In Berger's conceptualization there is no unconscious per se, but there is a non-socialized component of the self. Earlier in Sacred Canopy Berger discusses how the "individual becomes that which he is addressed by others". But it seems then that there is a part of the the individual which cannot be addressed by the social world or others in that world. There seems to be some surplus of selfhood which then remains out of reach: this is what Berger continues on to refer to as alienation. He goes onto to say that "alienation is the process whereby the dialectical relationship between the individual and his world is lost to consciousness. The individual "forgets" that this world was and continues to be co-produced by him." What are the implications of this? This is an interesting form of subjectivity where three parts of consciousness exist: (1) the part produced by the individual (2) the part produced by socialization (3) the leftover part of consciousness that is beyond socialization.

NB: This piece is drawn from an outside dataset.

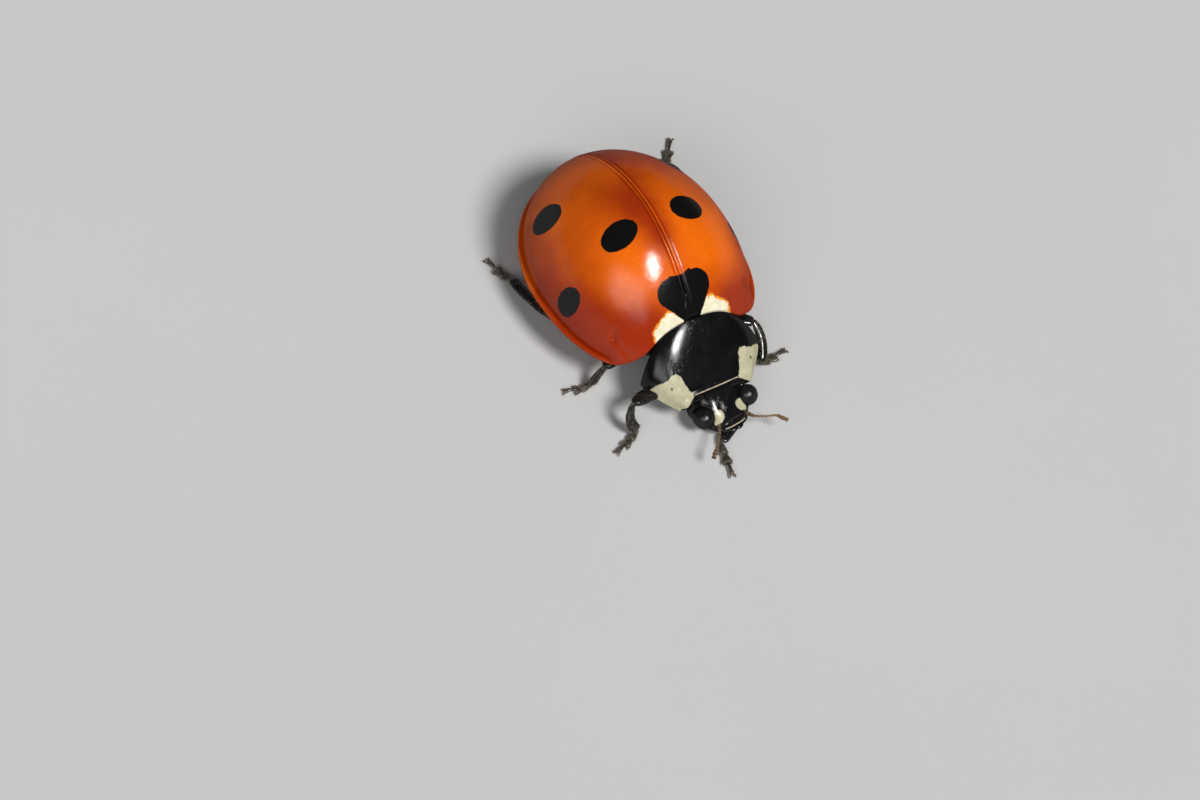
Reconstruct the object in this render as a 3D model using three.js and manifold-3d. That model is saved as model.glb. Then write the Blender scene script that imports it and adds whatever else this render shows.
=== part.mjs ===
// A seven-spot ladybird walking with its head low, life size, as one solid for each part of its body.
// Millimetres, +Z up, floor at z = 0. The head points to -Y and the insect's left side to +X.
import * as THREE from "three";
import { mergeVertices } from "three/addons/utils/BufferGeometryUtils.js";
import Module from "manifold-3d";

const wasm = await Module();
wasm.setup();

// Driving dimensions. Places along the body are measured from the crown of the wing cases.
const CROWN_Y = 1.05; // from the origin back to the crown
const HALF_WIDTH = 2.66; // midline to the widest point of the wing cases
const REAR_REACH = 3.31; // crown to the tail end
const FRONT_REACH = 3.3; // crown to where the outline of the wing cases would close in front
const RIM_HEIGHT = 1.28; // floor to the edge of the wing cases
const DOME_RISE = 2.73; // edge of the wing cases to their crown
const SHELL = 0.5; // thickness of a wing case
const GAP = 0.03; // clearance between neighbouring parts
const BELLY_DEPTH = 0.48; // edge of the wing cases down to the belly
const LIMB_WIDTH = 0.5; // thickest part of a leg
const FOOT_WIDTH = 0.42;
const FOOT_HEIGHT = 0.15; // floor to the middle line of a foot, whose underside is cut flat at z = 0
const FEELER_WIDTH = 0.42;
const EYE_RADIUS = 0.24;

const SHIELD_REAR_HALF_WIDTH = 1.64; // the pronotum, the shield behind the head
const SHIELD_NARROWING = 0.62;
const SHIELD_REAR_Y = -2.68;
const SHIELD_FRONT_Y = -4.06;
const CASE_FRONT_Y = -2.84; // front edge of the wing cases beside the pronotum

const paint = (colour, roughness) =>
  new THREE.MeshStandardMaterial({ color: colour, roughness, metalness: 0 });
const red = paint(0xc43a08, 0.3);
const black = paint(0x0c0b0b, 0.25);
const eyeBlack = paint(0x050505, 0.15);
const brown = paint(0x6b4420, 0.5);

const ladybird = new THREE.Group();
ladybird.position.y = CROWN_Y;

// Solids ---------------------------------------------------------------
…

Berger continues on to define three features of alienation: (1) it is a phenomenon of consciousness, specifically false consciousness. False consciousness is defined as experiencing social relations as value relations between things (wikipedia). Berger states that on p 86 "man can never actually become a thinglike facticity - he can only apprehend himself as such, by falsifying his own experience." (2) "consciousness develops...from an alienated state to what is, at best, a possibility of de-alienation." (3) alienation is different from anomy in that alienation "serves to maintain its nomic structures with particular efficacy, precisely because it seemingly immunizes them against the innumerable contingencies of the human enterprise of world-building"

So the individual starts out in an alienated state and can only move to a state of de-alienation. How does this occur? Presumably when the individual "remembers" or sees that his consciousness and the social world is produced by him during the process of externalization. The individual must pull back the degree of objectivation prior to internalization and recall his participation, his agency in world creation. So what role does religion or the sacred play in this process? Berger doesn't give much of an answer except to say that these instances are rare.


Berger's work is emerging as a contextualizing piece of scholarship that is describing the deconstruction of religion. His thought represents the modernist view of religion in the 1960s. He views religion as a "projection of human meanings into the empty vastness of the universe - a projection, to be sure, which comes back as an alien reality to haunt its producers" p 100. This haunting occurs because it leads to a state of false consciousness whereby the religious realm is associated with a facticity, an status as a real other world that lies beyond this one. He continues on to make the point that this other realm is not available for empirical investigation and an attitude of methodological atheism must be assumed.